All heat engines follow the same principle:

1. Add heat to a working fluid 
2. Fluid expands 
3. Expansion pushes a piston or turbine → produces work 
4. Waste heat is removed 
5. Cycle repeats 

Examples:
• petrol engines 
• diesel engines 
• jet engines 
• steam turbines 
• nuclear power plant turbines 



9. The Carnot Cycle — The Maximum Possible Efficiency

The Carnot cycle represents a *perfect* engine with no losses.

Its efficiency:
η = 1 − (T_cold ÷ T_hot)

This formula shows:
• engines are more efficient with hotter combustion 
• cooling systems matter 
• perfect efficiency is impossible 

Real engines always perform below the Carnot limit.



10. Refrigerators & Heat Pumps — Heat Engines in Reverse

While heat engines turn heat → work, 
refrigerators do work → move heat.

They move heat from cold → hot by spending energy.

Applications:
• refrigerators 
• freezers 
• air conditioning 
• heat pumps 
• climate control systems 

Performance is measured using COP (coefficient of performance).

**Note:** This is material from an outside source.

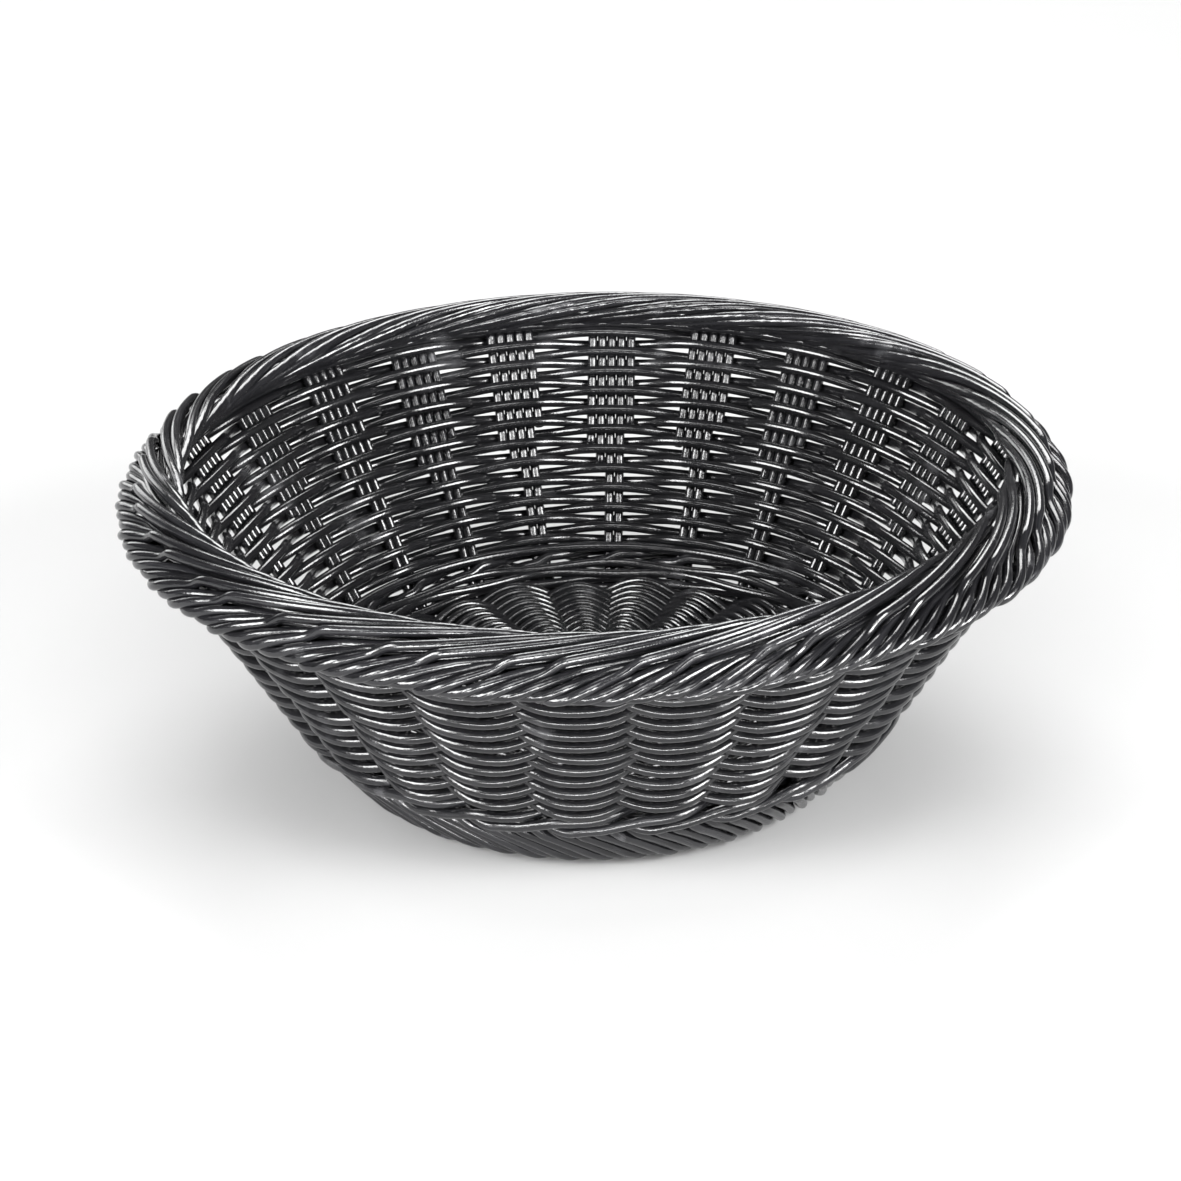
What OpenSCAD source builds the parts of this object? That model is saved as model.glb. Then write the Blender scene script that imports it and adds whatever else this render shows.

11. Real-World Thermodynamic Applications

Thermodynamics powers almost all modern technology:
• internal combustion engines 
• electric power generation 
• aerospace propulsion 
• industrial heating systems 
• cryogenics 
• renewable power (solar thermal, geothermal) 
• steam-based power plants 
• HVAC (heating, ventilation & air conditioning) 

Anywhere heat, work and energy interact — thermodynamics is essential.